The reactor was reconnected to the grid three hours later, but had to be totally shut down later because of a failure in the cooling system caused by a power breakdown, the official added.
It was restarted Monday, only to be stopped again Tuesday, officially to test its shut-down system and cooling units.
It is scheduled to be relaunched Thursday.
A plant spokesman contacted by AFP declined to comment, stressing that there had been no rise in radioactivity levels in and around the plant.
The K2 Russian-type water reactor, which has a capacity of 1,000 megawatts, came on stream on Sunday, at a ceremony attended by Ukrainian president Leonid Kuchma.
In a separate case, Ukrainian authorities on Wednesday gave the go-ahead to the controversial launch of a new nuclear reactor at the Rivne nuclear power plant on the country's western border with Poland, despite European protests and safety concerns.

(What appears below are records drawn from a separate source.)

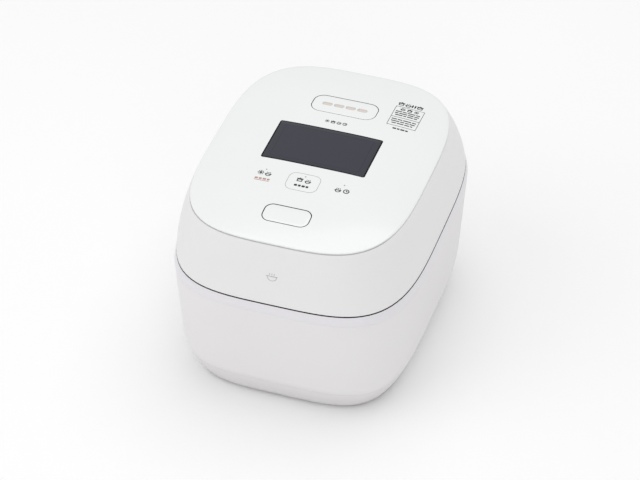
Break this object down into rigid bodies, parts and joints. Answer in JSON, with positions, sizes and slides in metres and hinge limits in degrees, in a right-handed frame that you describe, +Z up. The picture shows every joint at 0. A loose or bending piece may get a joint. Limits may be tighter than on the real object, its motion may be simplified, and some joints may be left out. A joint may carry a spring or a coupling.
{
  "type": "rice cooker",
  "caption": "Table-top induction rice cooker with a hinged, crowned lid, an open button, a display window, a lift-out steam cap, an inner pot, coils, a fan and a cord reel.",
  "frame": {"origin": "middle of the footprint's bounding box, on the table under the feet", "axes": "+Z up, the front with the open button faces -Y, +X to the object's right seen from the front, the lid hinge at +Y"},
  "size_m": [0.2746, 0.3448, 0.235],
  "materials": {
    "white_panel": "glossy",
    "white_shell": "semi-gloss",
    "white_frame": "satin",
    "smoked_lens": "glossy, smoked",
    "lcd": "glossy",
    "grey_plastic": "satin",
    "black_plastic": "satin",
    "rubber": "matte",
    "silicone": "satin",
    "steel": "satin",
    "pot": "dark non-stick coating",
    "aluminium": "satin",
    "copper": "enamelled copper",
    "ferrite": "matte sintered",
    "board": "solder mask"
  },
  "bodies": {
    "cooker": {"case_shell": "white_shell", "upper_frame": "white_frame", "base_cover": "white_shell", "base_screw_1": "steel", "base_screw_2": "steel", "base_screw_3": "steel", "base_screw_4": "steel", "foot_front_left": "rubber", "foot_front_right": "rubber", "foot_rear_left": "rubber", "foot_rear_right": "rubber", "inner_pot": "pot", "pot_well": "black_plastic", "inner_coil": "copper", "outer_coil": "copper", "side_heater": "aluminium", "ferrite_clamp": "ferrite", "sensor_holder": "grey_plastic", "sensor_spring": "steel", "control_board": "board", "heat_sink": "aluminium", "smoothing_capacitor": "black_plastic", "filter_choke": "copper", "fan_housing": "black_plastic", "reel_case": "grey_plastic", "reel_axle": "steel", "cord_outlet": "grey_plastic", "catch_plate": "steel", "hinge_pin": "steel", "lid_spring": "steel", "hinge_cover": "white_frame"},
    "sensor": {"temperature_sensor": "aluminium"},
    "fan": {"fan_rotor": "black_plastic"},
    "reel": {"reel_drum": "grey_plastic"},
    "lid": {"lid_shell": "white_shell", "top_panel": "white_panel", "display_window": "smoked_lens", "lcd_module": "lcd", "display_board": "board", "button_guide": "grey_plastic", "button_spring": "steel", "latch_pin": "steel", "latch_lug_left": "grey_plastic", "latch_lug_right": "grey_plastic", "steam_well": "white_frame", "steam_duct": "silicone", "lid_liner": "white_frame", "inner_lid": "steel", "lid_seal": "silicone", "valve_seat": "steel", "relief_valve": "steel", "solenoid": "grey_plastic"},
    "open_key": {"open_button": "white_panel"},
    "latch": {"latch_hook": "steel"},
    "steam_vent": {"steam_cap": "white_panel", "steam_tray": "white_panel"},
    "plunger": {"solenoid_plunger": "steel"},
    "valve_ball": {"pressure_ball": "steel"}
  },
  "joints": [
    {"name": "lid_hinge", "type": "hinge", "parent": "cooker", "child": "lid", "pos_m": [0, 0.166, 0.162], "axis": [-1, 0, 0], "range_deg": [0, 95]},
    {"name": "open_button_press", "type": "slide", "parent": "lid", "child": "open_key", "axis": [0, 0, -1], "range_m": [0, 0.003], "stiffness_N_per_m": 600, "deforming": ["button_spring"]},
    {"name": "latch_hook_swing", "type": "hinge", "parent": "lid", "child": "latch", "pos_m": [0, -0.15, 0.174], "axis": [-1, 0, 0], "range_deg": [0, 6.7]},
    {"name": "steam_cap_lift", "type": "slide", "parent": "lid", "child": "steam_vent", "axis": [0, 0, 1], "range_m": [0, 0.025]},
    {"name": "sensor_press", "type": "slide", "parent": "cooker", "child": "sensor", "axis": [0, 0, -1], "range_m": [0, 0.003], "stiffness_N_per_m": 500, "deforming": ["sensor_spring"]},
    {"name": "fan_spin", "type": "hinge", "parent": "cooker", "child": "fan", "pos_m": [0.048, 0.085, 0.0182], "axis": [0, 0, 1], "continuous": true},
    {"name": "reel_spin", "type": "hinge", "parent": "cooker", "child": "reel", "pos_m": [-0.05, 0.088, 0.025], "axis": [0, 0, 1], "continuous": true},
    {"name": "plunger_push", "type": "slide", "parent": "lid", "child": "plunger", "axis": [-1, 0, 0], "range_m": [0, 0.004], "stiffness_N_per_m": 80},
    {"name": "ball_roll", "type": "slide", "parent": "lid", "child": "valve_ball", "axis": [-1, 0, 0], "range_m": [0, 0.004]}
  ],
  "couplings": [
    {"joint": "latch_hook_swing", "follows": "open_button_press", "rad_per_m": 38.5},
    {"joint": "ball_roll", "follows": "plunger_push", "ratio": 1}
  ]
}
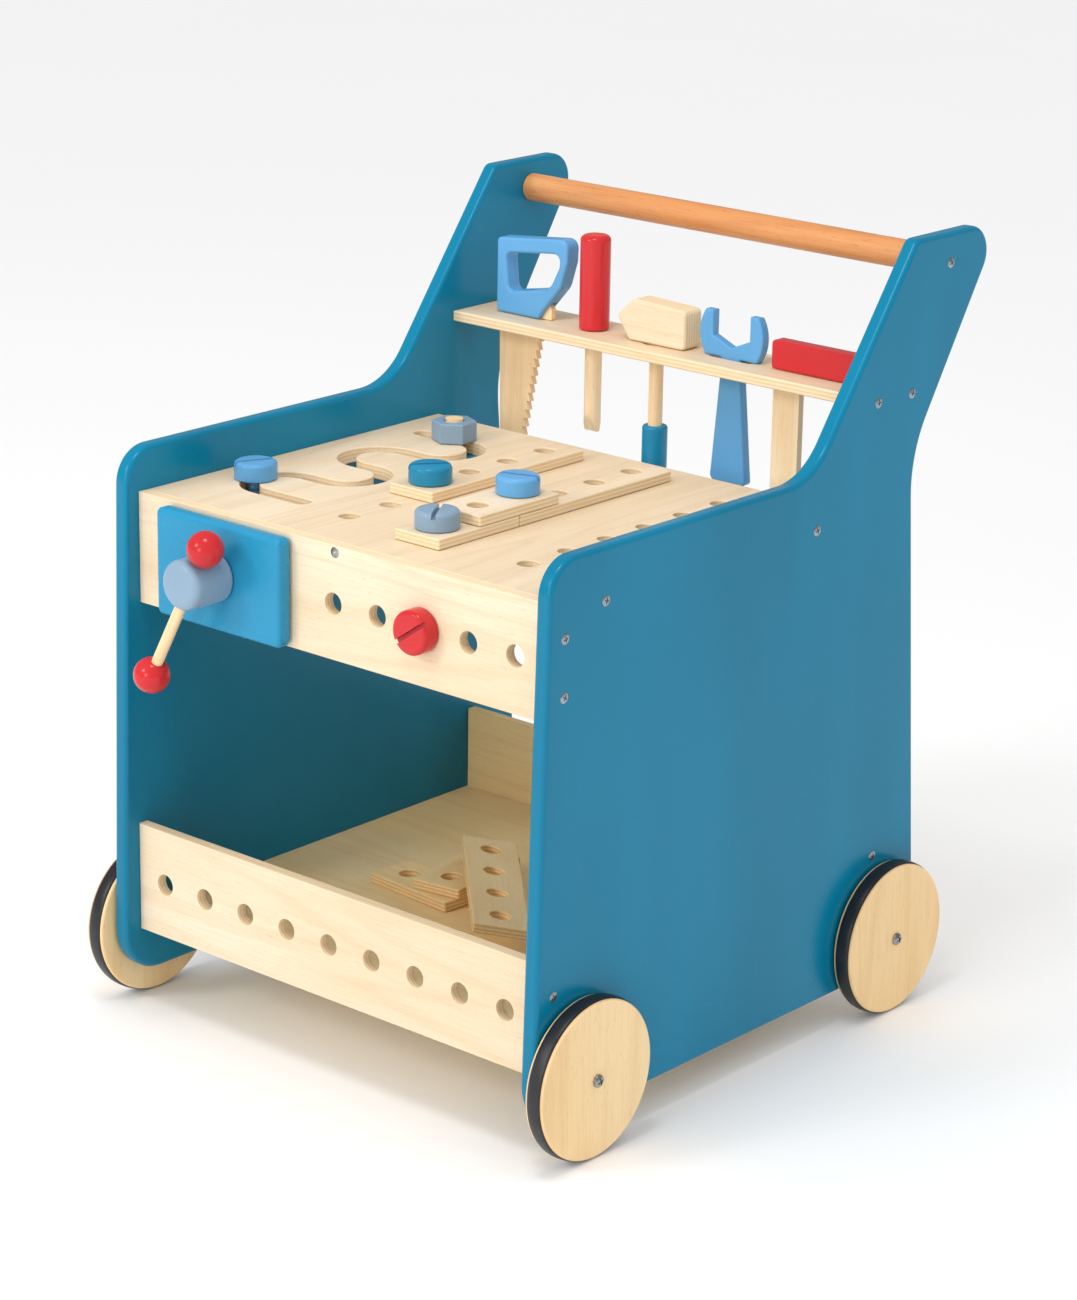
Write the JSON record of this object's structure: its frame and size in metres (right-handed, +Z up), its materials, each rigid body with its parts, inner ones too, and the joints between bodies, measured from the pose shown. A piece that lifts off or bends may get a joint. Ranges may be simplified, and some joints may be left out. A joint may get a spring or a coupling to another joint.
{
  "type": "toy tool bench",
  "caption": "Wooden push-along toy workbench on four wheels with a vise, a tool rack with five tools, a sliding-bolt track, and bolts, nuts and perforated strips to build with.",
  "frame": {"origin": "on the floor at the middle of the whole bench's footprint", "axes": "+Z up, the front with the vise faces -Y, +X is to the right seen from the front"},
  "size_m": [0.4362, 0.5004, 0.56],
  "materials": {
    "blue_paint": "satin paint on birch plywood, edges rounded",
    "light_blue_paint": "satin paint on beech",
    "grey_blue_paint": "satin paint on beech",
    "teal_paint": "satin paint on beech",
    "red_paint": "satin paint on beech",
    "birch_ply": "sanded birch plywood under clear matt lacquer, plies showing on the edges",
    "beech": "turned beech under clear matt lacquer",
    "rubber_tyre": "smooth black rubber",
    "steel": "zinc-plated steel"
  },
  "bodies": {
    "bench": {"left_side_panel": "blue_paint", "right_side_panel": "blue_paint", "table_top": "birch_ply", "front_apron": "birch_ply", "front_rail": "birch_ply", "rear_rail": "birch_ply", "bottom_shelf": "birch_ply", "tool_rack": "birch_ply", "handle_bar": "beech", "vise_nut": "beech", "axle_screw_front_left": "steel", "axle_screw_front_right": "steel", "axle_screw_rear_left": "steel", "axle_screw_rear_right": "steel", "washer_front_left": "steel", "washer_front_right": "steel", "washer_rear_left": "steel", "washer_rear_right": "steel"},
    "wheel_front_left": {"wheel_disc_front_left": "birch_ply", "tyre_front_left": "rubber_tyre"},
    "wheel_front_right": {"wheel_disc_front_right": "birch_ply", "tyre_front_right": "rubber_tyre"},
    "wheel_rear_left": {"wheel_disc_rear_left": "birch_ply", "tyre_rear_left": "rubber_tyre"},
    "wheel_rear_right": {"wheel_disc_rear_right": "birch_ply", "tyre_rear_right": "rubber_tyre"},
    "vise_slider": {"vise_jaw": "blue_paint", "vise_guide_left": "beech", "vise_guide_right": "beech"},
    "vise_screw": {"vise_spindle": "beech", "vise_knob": "grey_blue_paint"},
    "vise_tommy_bar": {"vise_handle": "beech", "vise_ball_lower": "red_paint", "vise_ball_upper": "red_paint"},
    "saw": {"saw_handle": "light_blue_paint", "saw_blade": "beech"},
    "screwdriver": {"screwdriver_handle": "red_paint", "screwdriver_shaft": "beech"},
    "hammer": {"hammer_head": "birch_ply", "hammer_shaft": "beech", "hammer_grip": "teal_paint"},
    "open_wrench": {"wrench": "light_blue_paint"},
    "try_square": {"square_stock": "red_paint", "square_blade": "beech"},
    "track_runner": {"track_bolt": "light_blue_paint", "track_bolt_nut": "red_paint"},
    "stud": {"track_stud": "teal_paint"},
    "stud_nut": {"hex_nut": "grey_blue_paint"},
    "long_strip": {"strip_long": "birch_ply"},
    "teal_fastener": {"teal_bolt": "teal_paint"},
    "front_strip": {"strip_front": "birch_ply"},
    "rear_strip": {"strip_rear": "birch_ply"},
    "bridge_strip": {"strip_bridge": "birch_ply"},
    "grey_fastener": {"grey_bolt": "grey_blue_paint"},
    "light_blue_fastener": {"light_blue_bolt": "light_blue_paint"},
    "red_fastener": {"red_bolt": "red_paint"},
    "loose_low": {"loose_strip_low": "birch_ply"},
    "loose_middle": {"loose_strip_middle": "birch_ply"},
    "loose_long": {"loose_strip_long": "birch_ply"}
  },
  "joints": [
    {"name": "front_left_wheel_spin", "type": "hinge", "parent": "bench", "child": "wheel_front_left", "pos_m": [-0.2073, -0.17567, 0.0562], "axis": [1, 0, 0], "continuous": true},
    {"name": "front_right_wheel_spin", "type": "hinge", "parent": "bench", "child": "wheel_front_right", "pos_m": [0.2073, -0.17567, 0.0562], "axis": [1, 0, 0], "continuous": true},
    {"name": "rear_left_wheel_spin", "type": "hinge", "parent": "bench", "child": "wheel_rear_left", "pos_m": [-0.2073, 0.15552, 0.0562], "axis": [1, 0, 0], "continuous": true},
    {"name": "rear_right_wheel_spin", "type": "hinge", "parent": "bench", "child": "wheel_rear_right", "pos_m": [0.2073, 0.15552, 0.0562], "axis": [1, 0, 0], "continuous": true},
    {"name": "vise_jaw_slide", "type": "slide", "parent": "bench", "child": "vise_slider", "axis": [0, -1, 0], "range_m": [0, 0.03]},
    {"name": "vise_knob_turn", "type": "hinge", "parent": "vise_slider", "child": "vise_screw", "pos_m": [-0.096, -0.22148, 0.3425], "axis": [0, -1, 0], "range_deg": [0, 900]},
    {"name": "tommy_bar_slide", "type": "slide", "parent": "vise_screw", "child": "vise_tommy_bar", "axis": [0.4741, 0, 0.8805], "range_m": [0, 0.052]},
    {"name": "saw_lift", "type": "slide", "parent": "bench", "child": "saw", "axis": [0, 0, 1], "range_m": [0, 0.11]},
    {"name": "screwdriver_lift", "type": "slide", "parent": "bench", "child": "screwdriver", "axis": [0, 0, 1], "range_m": [0, 0.08]},
    {"name": "hammer_lift", "type": "slide", "parent": "bench", "child": "hammer", "axis": [0, 0, 1], "range_m": [0, 0.115]},
    {"name": "wrench_lift", "type": "slide", "parent": "bench", "child": "open_wrench", "axis": [0, 0, 1], "range_m": [0, 0.095]},
    {"name": "square_lift", "type": "slide", "parent": "bench", "child": "try_square", "axis": [0, 0, 1], "range_m": [0, 0.095]},
    {"name": "track_bolt_travel", "type": "hinge", "parent": "bench", "child": "track_runner", "pos_m": [-0.1288, -0.11622, 0.381], "axis": [0, 0, 1], "range_deg": [-70, 70]},
    {"name": "track_stud_slide", "type": "slide", "parent": "bench", "child": "stud", "axis": [-1, 0, 0], "range_m": [-0.0105, 0.03]},
    {"name": "hex_nut_turn", "type": "hinge", "parent": "stud", "child": "stud_nut", "pos_m": [-0.1244, 0.05353, 0.388], "axis": [0, 0, 1], "continuous": true},
    {"name": "strip_long_lift", "type": "slide", "parent": "bench", "child": "long_strip", "axis": [0, 0, 1], "range_m": [0, 0.03]},
    {"name": "teal_bolt_lift", "type": "slide", "parent": "long_strip", "child": "teal_fastener", "axis": [0, 0, 1], "range_m": [0, 0.045]},
    {"name": "strip_front_lift", "type": "slide", "parent": "bench", "child": "front_strip", "axis": [0, 0, 1], "range_m": [0, 0.03]},
    {"name": "grey_bolt_lift", "type": "slide", "parent": "front_strip", "child": "grey_fastener", "axis": [0, 0, 1], "range_m": [0, 0.045]},
    {"name": "strip_bridge_lift", "type": "slide", "parent": "front_strip", "child": "bridge_strip", "axis": [0, 0, 1], "range_m": [0, 0.03]},
    {"name": "light_blue_bolt_lift", "type": "slide", "parent": "bridge_strip", "child": "light_blue_fastener", "axis": [0, 0, 1], "range_m": [0, 0.055]},
    {"name": "strip_rear_lift", "type": "slide", "parent": "bench", "child": "rear_strip", "axis": [0, 0, 1], "range_m": [0, 0.03]},
    {"name": "red_bolt_pull", "type": "slide", "parent": "bench", "child": "red_fastener", "axis": [0, -1, 0], "range_m": [0, 0.045]},
    {"name": "loose_strip_low_lift", "type": "slide", "parent": "bench", "child": "loose_low", "axis": [0, 0, 1], "range_m": [0, 0.03]},
    {"name": "loose_strip_middle_lift", "type": "slide", "parent": "loose_low", "child": "loose_middle", "axis": [0, 0, 1], "range_m": [0, 0.03]},
    {"name": "loose_strip_long_lift", "type": "slide", "parent": "loose_middle", "child": "loose_long", "axis": [0, 0, 1], "range_m": [0, 0.03]}
  ],
  "couplings": [
    {"joint": "vise_jaw_slide", "follows": "vise_knob_turn", "m_per_rad": 0.0019098},
    {"joint": "strip_rear_lift", "follows": "strip_front_lift", "ratio": 1}
  ]
}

Nuclear plants produce half of Ukraine's energy, which is otherwise forced to rely on supplies from Russia and its own decrepit and dangerous coal mining industry.
In 1986 one of the reactors at Chernobyl in Ukraine blew up in the world's worst nuclear accident, contaminating a large part of Europe.
Since the disaster, an estimated 25,000 people from all over the former Soviet Union who came to clean up after the accident have lost their lives.